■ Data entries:
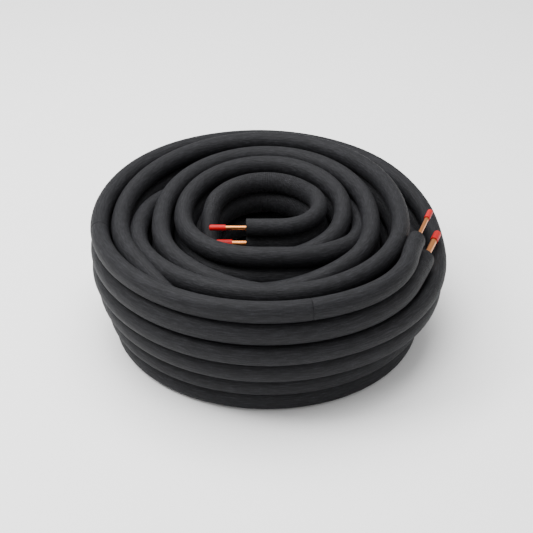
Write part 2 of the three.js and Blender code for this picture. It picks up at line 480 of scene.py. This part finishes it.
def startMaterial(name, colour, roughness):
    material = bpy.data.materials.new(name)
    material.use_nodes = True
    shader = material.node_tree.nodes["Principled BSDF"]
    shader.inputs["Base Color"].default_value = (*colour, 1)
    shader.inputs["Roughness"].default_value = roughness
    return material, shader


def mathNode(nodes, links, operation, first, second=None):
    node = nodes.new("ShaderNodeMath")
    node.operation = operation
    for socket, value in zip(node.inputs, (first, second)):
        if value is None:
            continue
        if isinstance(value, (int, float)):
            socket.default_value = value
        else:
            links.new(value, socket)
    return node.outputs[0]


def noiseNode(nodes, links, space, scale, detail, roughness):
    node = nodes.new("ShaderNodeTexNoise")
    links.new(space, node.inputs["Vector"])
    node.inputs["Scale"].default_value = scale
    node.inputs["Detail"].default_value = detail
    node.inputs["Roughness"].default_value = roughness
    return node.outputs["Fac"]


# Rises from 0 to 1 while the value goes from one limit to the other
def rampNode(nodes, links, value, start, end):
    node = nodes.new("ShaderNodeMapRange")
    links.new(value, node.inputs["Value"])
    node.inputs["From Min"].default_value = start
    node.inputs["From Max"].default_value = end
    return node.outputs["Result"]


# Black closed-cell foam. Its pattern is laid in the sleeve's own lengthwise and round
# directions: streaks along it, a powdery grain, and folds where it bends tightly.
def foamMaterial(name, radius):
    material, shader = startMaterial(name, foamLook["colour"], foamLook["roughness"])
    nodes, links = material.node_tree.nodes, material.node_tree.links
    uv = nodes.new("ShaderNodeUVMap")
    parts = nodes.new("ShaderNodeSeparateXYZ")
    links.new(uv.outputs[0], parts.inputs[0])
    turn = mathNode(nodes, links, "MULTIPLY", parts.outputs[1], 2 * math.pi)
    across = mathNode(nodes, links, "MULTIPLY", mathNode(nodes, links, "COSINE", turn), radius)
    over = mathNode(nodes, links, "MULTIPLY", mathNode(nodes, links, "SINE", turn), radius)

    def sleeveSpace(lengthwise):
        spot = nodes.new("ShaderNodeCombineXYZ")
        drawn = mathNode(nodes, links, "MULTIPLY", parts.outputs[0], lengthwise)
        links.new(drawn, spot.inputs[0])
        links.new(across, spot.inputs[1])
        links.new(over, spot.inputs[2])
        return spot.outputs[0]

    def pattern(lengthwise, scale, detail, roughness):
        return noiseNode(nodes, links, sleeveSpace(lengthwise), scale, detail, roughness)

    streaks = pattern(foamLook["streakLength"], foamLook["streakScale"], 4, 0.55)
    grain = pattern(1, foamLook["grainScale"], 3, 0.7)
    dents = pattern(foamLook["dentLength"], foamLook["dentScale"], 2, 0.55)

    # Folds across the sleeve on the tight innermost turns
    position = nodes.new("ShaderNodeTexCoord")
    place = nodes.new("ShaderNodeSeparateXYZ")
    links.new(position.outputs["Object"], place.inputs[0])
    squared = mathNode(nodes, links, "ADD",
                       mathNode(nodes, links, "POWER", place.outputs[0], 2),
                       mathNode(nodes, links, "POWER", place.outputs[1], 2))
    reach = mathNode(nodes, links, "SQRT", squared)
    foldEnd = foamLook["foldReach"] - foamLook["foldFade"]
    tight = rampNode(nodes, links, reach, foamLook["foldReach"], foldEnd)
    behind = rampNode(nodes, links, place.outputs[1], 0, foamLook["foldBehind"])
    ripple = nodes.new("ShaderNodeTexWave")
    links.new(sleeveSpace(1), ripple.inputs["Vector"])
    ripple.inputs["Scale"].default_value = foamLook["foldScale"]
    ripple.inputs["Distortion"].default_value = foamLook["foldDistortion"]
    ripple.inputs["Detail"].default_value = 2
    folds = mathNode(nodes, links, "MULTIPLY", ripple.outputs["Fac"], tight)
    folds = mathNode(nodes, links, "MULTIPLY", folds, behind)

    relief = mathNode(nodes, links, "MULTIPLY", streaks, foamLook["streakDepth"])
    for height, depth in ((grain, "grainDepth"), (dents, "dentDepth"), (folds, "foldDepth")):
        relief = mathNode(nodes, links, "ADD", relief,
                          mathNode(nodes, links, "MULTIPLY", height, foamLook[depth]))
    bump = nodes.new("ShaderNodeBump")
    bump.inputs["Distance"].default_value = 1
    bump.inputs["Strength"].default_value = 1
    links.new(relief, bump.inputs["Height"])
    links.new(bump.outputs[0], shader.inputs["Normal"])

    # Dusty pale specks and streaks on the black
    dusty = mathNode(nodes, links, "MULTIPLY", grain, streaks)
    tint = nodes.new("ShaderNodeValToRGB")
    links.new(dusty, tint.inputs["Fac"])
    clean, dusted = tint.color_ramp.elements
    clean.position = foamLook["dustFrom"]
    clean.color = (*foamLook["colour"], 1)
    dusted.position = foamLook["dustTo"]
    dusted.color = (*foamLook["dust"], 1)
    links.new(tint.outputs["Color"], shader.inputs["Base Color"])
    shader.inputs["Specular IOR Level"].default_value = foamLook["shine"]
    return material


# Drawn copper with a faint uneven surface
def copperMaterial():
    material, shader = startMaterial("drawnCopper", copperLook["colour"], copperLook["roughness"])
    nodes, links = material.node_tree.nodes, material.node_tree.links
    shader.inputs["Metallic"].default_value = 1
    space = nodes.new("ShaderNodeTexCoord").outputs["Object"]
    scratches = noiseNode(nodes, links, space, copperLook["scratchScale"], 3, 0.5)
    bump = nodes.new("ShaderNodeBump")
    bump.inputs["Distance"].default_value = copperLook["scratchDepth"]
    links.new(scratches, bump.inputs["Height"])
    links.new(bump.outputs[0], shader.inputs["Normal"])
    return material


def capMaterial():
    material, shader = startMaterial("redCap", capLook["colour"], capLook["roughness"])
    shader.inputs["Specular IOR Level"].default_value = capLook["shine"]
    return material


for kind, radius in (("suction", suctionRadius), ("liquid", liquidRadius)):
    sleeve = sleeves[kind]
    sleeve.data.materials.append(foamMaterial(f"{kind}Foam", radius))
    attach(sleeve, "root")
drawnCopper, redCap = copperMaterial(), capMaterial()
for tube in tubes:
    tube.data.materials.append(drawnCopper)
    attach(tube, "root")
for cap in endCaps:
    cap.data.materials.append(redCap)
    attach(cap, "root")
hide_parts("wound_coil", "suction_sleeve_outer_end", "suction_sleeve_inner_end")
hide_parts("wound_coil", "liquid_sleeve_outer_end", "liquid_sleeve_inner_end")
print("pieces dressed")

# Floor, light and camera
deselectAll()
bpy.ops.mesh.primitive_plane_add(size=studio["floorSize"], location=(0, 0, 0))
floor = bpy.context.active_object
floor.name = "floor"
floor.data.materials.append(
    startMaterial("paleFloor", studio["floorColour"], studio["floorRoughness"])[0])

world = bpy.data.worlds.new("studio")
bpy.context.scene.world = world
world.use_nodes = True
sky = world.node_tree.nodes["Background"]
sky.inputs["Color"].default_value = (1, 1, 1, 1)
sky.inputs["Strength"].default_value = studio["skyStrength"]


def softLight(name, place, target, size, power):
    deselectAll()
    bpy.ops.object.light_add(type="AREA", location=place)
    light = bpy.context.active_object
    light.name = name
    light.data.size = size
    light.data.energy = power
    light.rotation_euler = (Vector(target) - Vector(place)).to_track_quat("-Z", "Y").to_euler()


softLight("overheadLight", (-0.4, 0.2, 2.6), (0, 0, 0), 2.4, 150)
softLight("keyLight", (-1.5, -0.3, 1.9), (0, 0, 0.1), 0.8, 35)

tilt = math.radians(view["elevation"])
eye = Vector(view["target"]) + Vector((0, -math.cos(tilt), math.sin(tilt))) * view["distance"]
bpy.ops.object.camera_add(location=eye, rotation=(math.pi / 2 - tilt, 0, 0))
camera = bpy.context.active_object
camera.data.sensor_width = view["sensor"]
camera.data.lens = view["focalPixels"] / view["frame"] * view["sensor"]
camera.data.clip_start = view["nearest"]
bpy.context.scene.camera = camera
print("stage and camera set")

---

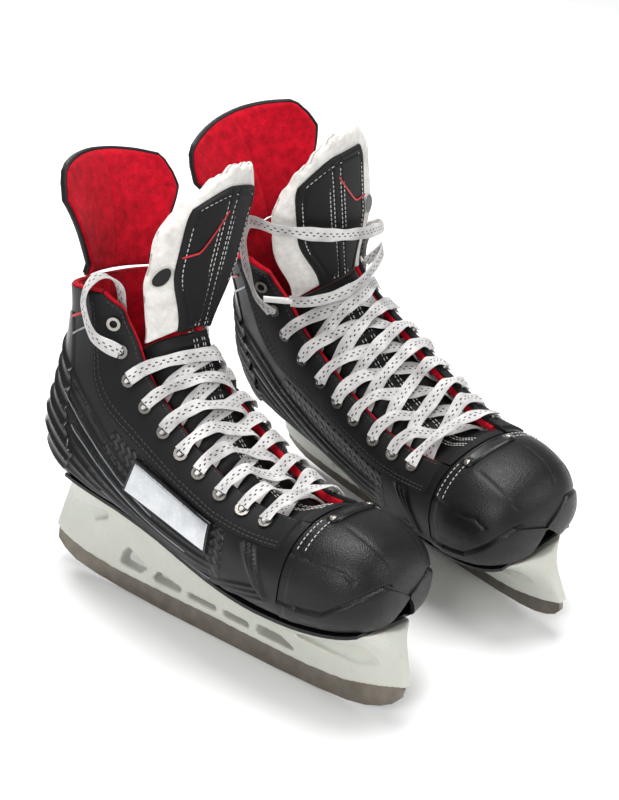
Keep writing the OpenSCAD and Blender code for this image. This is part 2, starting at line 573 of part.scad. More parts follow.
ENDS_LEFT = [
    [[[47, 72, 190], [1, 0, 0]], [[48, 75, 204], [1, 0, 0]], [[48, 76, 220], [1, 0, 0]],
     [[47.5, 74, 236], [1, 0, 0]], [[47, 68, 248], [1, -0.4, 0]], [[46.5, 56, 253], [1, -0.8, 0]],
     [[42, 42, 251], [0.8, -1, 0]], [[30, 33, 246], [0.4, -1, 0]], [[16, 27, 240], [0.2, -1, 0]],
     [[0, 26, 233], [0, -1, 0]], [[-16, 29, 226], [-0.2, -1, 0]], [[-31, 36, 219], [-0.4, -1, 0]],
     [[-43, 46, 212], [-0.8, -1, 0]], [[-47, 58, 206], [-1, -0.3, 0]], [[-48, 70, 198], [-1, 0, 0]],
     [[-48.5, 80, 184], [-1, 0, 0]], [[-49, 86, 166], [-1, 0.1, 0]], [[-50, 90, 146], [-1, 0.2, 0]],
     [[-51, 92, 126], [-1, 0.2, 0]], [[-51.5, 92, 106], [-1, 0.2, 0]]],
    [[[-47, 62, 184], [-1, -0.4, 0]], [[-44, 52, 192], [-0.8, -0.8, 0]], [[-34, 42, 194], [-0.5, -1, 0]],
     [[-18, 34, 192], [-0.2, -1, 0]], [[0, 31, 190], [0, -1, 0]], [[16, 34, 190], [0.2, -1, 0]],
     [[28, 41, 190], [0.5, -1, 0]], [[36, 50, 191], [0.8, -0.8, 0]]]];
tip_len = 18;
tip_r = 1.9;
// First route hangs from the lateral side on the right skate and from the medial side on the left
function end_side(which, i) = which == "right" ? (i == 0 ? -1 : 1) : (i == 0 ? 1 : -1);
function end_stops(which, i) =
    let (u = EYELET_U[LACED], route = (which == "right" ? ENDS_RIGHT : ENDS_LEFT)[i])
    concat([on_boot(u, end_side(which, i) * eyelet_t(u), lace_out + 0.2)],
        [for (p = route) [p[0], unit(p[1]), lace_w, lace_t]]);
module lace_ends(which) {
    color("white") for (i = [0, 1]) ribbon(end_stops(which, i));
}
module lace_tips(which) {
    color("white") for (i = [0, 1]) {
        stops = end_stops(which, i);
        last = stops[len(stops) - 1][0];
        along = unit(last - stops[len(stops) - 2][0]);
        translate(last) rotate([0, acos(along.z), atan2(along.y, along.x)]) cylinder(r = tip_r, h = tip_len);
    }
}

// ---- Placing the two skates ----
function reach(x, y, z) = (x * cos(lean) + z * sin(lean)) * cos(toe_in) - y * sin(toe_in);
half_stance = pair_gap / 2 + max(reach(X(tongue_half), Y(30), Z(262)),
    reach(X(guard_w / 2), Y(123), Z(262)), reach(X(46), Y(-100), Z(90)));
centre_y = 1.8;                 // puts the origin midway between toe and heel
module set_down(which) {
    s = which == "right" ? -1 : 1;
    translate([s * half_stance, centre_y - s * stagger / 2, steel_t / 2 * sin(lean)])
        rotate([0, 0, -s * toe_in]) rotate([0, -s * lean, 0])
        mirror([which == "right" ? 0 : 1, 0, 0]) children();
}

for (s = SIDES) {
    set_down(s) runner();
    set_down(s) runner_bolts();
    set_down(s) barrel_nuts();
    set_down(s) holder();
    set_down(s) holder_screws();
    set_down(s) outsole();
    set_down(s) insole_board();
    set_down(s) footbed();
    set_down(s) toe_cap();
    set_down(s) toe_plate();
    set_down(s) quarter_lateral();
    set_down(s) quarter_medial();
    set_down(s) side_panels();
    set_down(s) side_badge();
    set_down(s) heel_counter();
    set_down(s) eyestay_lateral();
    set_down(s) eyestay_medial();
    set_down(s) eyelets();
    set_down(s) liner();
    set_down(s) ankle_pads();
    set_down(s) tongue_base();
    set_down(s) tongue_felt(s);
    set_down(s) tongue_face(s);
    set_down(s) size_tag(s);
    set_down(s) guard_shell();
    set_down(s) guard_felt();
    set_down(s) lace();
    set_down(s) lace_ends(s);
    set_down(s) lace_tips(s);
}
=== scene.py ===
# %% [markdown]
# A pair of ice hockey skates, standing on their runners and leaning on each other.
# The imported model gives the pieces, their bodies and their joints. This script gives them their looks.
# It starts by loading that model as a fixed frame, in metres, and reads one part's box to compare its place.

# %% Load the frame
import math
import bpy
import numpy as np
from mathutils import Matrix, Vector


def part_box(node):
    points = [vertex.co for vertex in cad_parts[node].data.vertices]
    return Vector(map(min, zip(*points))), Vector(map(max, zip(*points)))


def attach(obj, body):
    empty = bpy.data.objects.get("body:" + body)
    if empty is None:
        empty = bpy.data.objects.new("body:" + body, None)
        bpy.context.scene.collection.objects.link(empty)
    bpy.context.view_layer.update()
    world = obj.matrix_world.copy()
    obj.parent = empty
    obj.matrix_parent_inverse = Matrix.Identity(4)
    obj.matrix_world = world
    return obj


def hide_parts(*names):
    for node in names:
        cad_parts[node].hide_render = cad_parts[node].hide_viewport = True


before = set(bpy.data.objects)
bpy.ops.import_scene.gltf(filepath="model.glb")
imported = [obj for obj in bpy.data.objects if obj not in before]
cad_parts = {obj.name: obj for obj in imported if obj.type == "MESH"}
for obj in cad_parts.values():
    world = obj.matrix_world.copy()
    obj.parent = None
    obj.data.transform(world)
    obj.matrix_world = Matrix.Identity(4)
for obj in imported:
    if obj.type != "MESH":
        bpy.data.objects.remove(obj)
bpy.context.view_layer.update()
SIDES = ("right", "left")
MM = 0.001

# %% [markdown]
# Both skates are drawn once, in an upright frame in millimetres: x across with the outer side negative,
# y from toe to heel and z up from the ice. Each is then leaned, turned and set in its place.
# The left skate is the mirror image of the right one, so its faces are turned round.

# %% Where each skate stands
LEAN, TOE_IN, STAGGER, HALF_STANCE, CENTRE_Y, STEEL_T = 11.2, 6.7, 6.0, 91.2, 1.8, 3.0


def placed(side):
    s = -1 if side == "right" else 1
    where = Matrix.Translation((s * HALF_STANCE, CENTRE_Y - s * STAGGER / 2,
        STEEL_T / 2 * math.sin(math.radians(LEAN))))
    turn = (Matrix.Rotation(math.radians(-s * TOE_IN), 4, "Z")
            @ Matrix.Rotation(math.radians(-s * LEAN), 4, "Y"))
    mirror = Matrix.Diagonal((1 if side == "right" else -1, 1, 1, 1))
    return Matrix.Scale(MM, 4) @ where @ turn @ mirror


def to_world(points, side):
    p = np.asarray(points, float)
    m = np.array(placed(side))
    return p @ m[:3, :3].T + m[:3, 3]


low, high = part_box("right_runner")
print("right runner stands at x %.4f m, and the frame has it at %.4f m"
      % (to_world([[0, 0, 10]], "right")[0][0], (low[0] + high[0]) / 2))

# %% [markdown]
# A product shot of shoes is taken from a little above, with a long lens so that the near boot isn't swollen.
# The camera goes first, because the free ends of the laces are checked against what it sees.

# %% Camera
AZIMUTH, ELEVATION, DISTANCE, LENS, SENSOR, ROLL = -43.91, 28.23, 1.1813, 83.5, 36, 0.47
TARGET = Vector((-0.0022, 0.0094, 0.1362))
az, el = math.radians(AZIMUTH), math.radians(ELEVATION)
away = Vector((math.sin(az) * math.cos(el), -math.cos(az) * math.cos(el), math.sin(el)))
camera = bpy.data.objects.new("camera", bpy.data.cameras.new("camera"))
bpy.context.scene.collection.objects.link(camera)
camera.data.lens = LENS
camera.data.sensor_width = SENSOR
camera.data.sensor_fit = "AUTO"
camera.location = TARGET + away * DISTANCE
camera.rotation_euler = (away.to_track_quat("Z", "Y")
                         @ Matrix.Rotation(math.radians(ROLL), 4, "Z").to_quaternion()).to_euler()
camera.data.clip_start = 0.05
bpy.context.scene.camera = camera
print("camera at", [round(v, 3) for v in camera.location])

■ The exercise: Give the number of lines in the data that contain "image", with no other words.

■ Exercise answer: 2